L’ANOSOGNOSIE est un trouble classique en neurologie, explique le Pr Bruno Dubois (chef de service de neurologie, hôpital de la Pitié-Salpêtrière), que l’on observe dans certaines pathologies. C’est un symptôme qui peut renvoyer à plusieurs affections. Il se définit par le fait que les patients ne sont pas conscients, n’ont pas connaissance de leur propre pathologie. « Il y a donc plusieurs éléments associés : une pathologie sous-jacente responsable d’une altération cérébrale ; ce qui est à l’origine d’un ou plusieurs symptômes ; et l’ignorance et la négation par le patient des symptômes », explique le spécialiste.

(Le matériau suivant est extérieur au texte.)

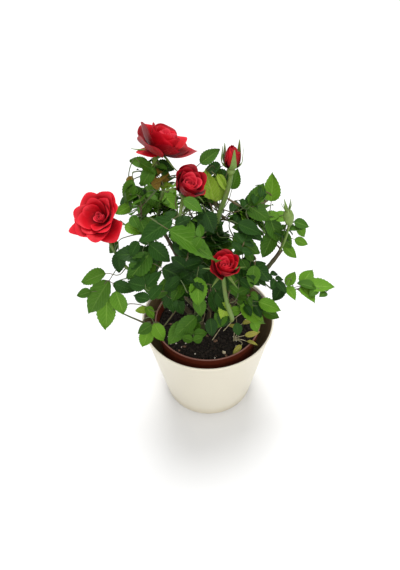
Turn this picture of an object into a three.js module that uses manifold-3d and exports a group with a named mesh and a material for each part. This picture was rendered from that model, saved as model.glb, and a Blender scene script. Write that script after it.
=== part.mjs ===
// A rose bush in its pot: a moulded cover pot, the nursery pot and soil inside it, canes,
// leafy masses, four open blooms, a bud and a hip on their stalks.
// Millimetres, +Z up, origin at the middle of the cover pot's flat underside; -Y is the front.

import * as THREE from "three";
import { mergeVertices } from "three/addons/utils/BufferGeometryUtils.js";
import Module from "manifold-3d";

const wasm = await Module();
wasm.setup();

// ---- driving dimensions ----

const COVER = { height: 108, lip: 66, foot: 47, wall: 2, floor: 3, edge: 3.5, lipRoll: 2.2 };
const RING = { inner: 18, outer: 30, height: 6, slope: 2 }; // raised ring the nursery pot stands on
const NURSERY = { top: 105, rim: 53, foot: 38, wall: 1.3, rimHeight: 9, rimStep: 1.8 };
const SOIL = { level: 96, dome: 1.6, lumps: 0.7 };
const GAP = 0.35; // air left between pieces that touch
const CUT = 0.8; // how far a neighbour is swollen before it is cut out of a leafy mass

const POT_SIDES = 40;
const SOIL_SIDES = 30;
const CANE_SIDES = 7;
const STALK_SIDES = 6;
const STALK_STEPS = 6;
const LEAF_DETAIL = 2; // subdivision of the icosahedron behind each leafy mass
const BLOOM_SIDES = 15;

const CANE_ROOTING = 6; // how far below the soil's level a cane starts
const CANE_TAPER = 0.6; // tip radius of a cane as a share of its foot's
const STALK_TAPER = 0.85;
const PETAL_LOBES = 5; // outer petals that stand out round a bloom
const LOBE_DEPTH = 0.06; // how far they stand out, as a share of its radius
const LUMP_UNEVENNESS = 0.16; // share by which a leafy mass strays from an ellipsoid
const REACH_FOCUS = 6; // higher draws a mass out in a narrower point

// ---- materials ----

const finish = (color, roughness, metalness = 0) =>
  new THREE.MeshStandardMaterial({ color, roughness, metalness });

const CREAM_PLASTIC = finish(0xe6dfcb, 0.45);
const BROWN_PLASTIC = finish(0x5a2416, 0.35);
const POTTING_SOIL = finish(0x1d1712, 0.95);
const OLD_CANE = finish(0x3b3a22, 0.75);
const GREEN_STALK = finish(0x7d9a4a, 0.55);
const LEAF_GREEN = finish(0x2f6b26, 0.5);
const PETAL_RED = finish(0xb01018, 0.5);
const HIP_GREEN = finish(0x86a04c, 0.55);

// ---- solids ----

const root = new THREE.Group();

// A closed geometry as a solid, with the vertices that its seams and caps share made one.
function solidFrom(geometry) {
  geometry.deleteAttribute("normal");
  geometry.deleteAttribute("uv");
  const merged = mergeVertices(geometry, 1e-4);
  return new wasm.Manifold(
    new wasm.Mesh({
      numProp: 3,
      vertProperties: merged.attributes.position.array,
      triVerts: new Uint32Array(merged.index.array),
    }),
  );
}

function addNode(name, solid, material) {
  const mesh = solid.getMesh();
  const geometry = new THREE.BufferGeometry()
    .setAttribute("position", new THREE.BufferAttribute(mesh.vertProperties, 3))
    .setIndex(new THREE.BufferAttribute(mesh.triVerts, 1));
  geometry.computeVertexNormals();
  const node = new THREE.Mesh(geometry, material);
  node.name = name;
  root.add(node);
}

// The largest separate piece of a solid that a cut may have split.
function largest(solid) {
  return solid.decompose().sort((a, b) => b.volume() - a.volume())[0];
}

// The piece of a cut limb that still holds its lowest point.
function lowest(solid) {
  const floorOf = (s) => s.boundingBox().min[2];
  return solid.decompose().sort((a, b) => floorOf(a) - floorOf(b))[0];
}

// A profile of [radius, height] points turned about +Z.
function turned(profile, sides) {
  const lathe = new THREE.LatheGeometry(
    profile.map(([r, z]) => new THREE.Vector2(r, z)),
    sides,
  );
  return lathe.rotateX(Math.PI / 2);
}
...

L’anosognosie a été intialement décrite dans le syndrome de d’Anton-Babinski ou de l’hémisphère mineur, qui est l’hémisphère droit chez les droitiers. Chez les cérébro-lésés droits (suite à un AVC par exemple), l’anosognosie qui persiste après la phase aiguë de la pathologie est rarement isolée. Elle s’associe généralement à une hémiasomiatognosie, ou incapacité à reconnaître que son propre hémicorps est le sien (le patient va repousser hors du lit sa jambe paralysée, considérant qu’elle ne lui appartient pas) et elle s’associe aussi à un trouble de l’appréhension, visuelle, le tout réalisant en fait le syndrome de l’hémisphère droit.
Toute souffrance cérébrale focale ou diffuse peut être à l’origine d’une anosognosie, expliquent les spécialistes, et particulièrement à partir du moment où l’atteinte concerne le lobe temporal ou le lobe frontal. En premier, il convient de citer les syndromes neurodégénératifs, les plus importants en fréquence : démence vasculaire, Alzheimer, mais aussi démence fronto-temporale, paralysie supranucléaire progressive (ou maladie de Steele-Richardson). Une atteinte pariétale ou frontale d’autres origines, notamment tumorale, peut également occasionner une anosognosie.
Le Dr Watteau-Maisons* souligne l’intérêt de prendre en compte l’anosognosie lors des consultations pour plainte mnésique chez une personne âgée.
Il faut tenir compte aussi du fait que l’anosognosie peut par ailleurs revêtir un caractère relatif : plus ou moins partielle ou complète.
Dans un tout autre domaine, le Dr Jean-François Chermann (hôpital Léopold-Bellan, Paris), évoque l’existence d’épisodes d’anosognosie chez des sportifs qui pratiquent des sports concernés par les commotions cérébrales (boxe, mais aussi rugby, footbal américain, en fait quasiment tous les sports). Un joueur qui prend sur la tête un coup qui intéresse le lobe frontal, parfois continue à jouer sans prendre conscience qu’il met en danger sa vie, souligne ce praticien, qui évoque ces questions et la nécessité de leur prévention dans un ouvrage**. Seules 10 % des commotions se traduisent par une perte de connaissance, il importe de ne pas méconnaître l’importance des autres. Le Dr Chermann rappelle aussi l’existence des « démences pugillistiques » décrites chez les boxeurs qui ont pris de nombreux K. O. D’où la nécessité des précautions et des protections lors des pratiques sportives.
Par ailleurs, il importe de faire la distinction entre anosognosie et déni, le dernier provenant d’un mécanisme d’une autre nature. L’anosognosie est sous-tendue par une base biologique, associée à une physiopathologie pariétale ou frontale, alors que le déni est de nature psychologique, et correspond à un refus de la réalité.
Dans une moindre mesure, on connaît aussi l’anosodiaphorie, dans laquelle le sujet est conscient d’avoir un trouble mais tend à le minimiser, voire y est indifférent.
* Anne-Samuelle Watteau-Maisons, thèse pour le doctorat en médecine (14 juin 2011), consultable sur internet.
** Jean-François Chermann, « KO, le dossier qui dérange », éditions Stock.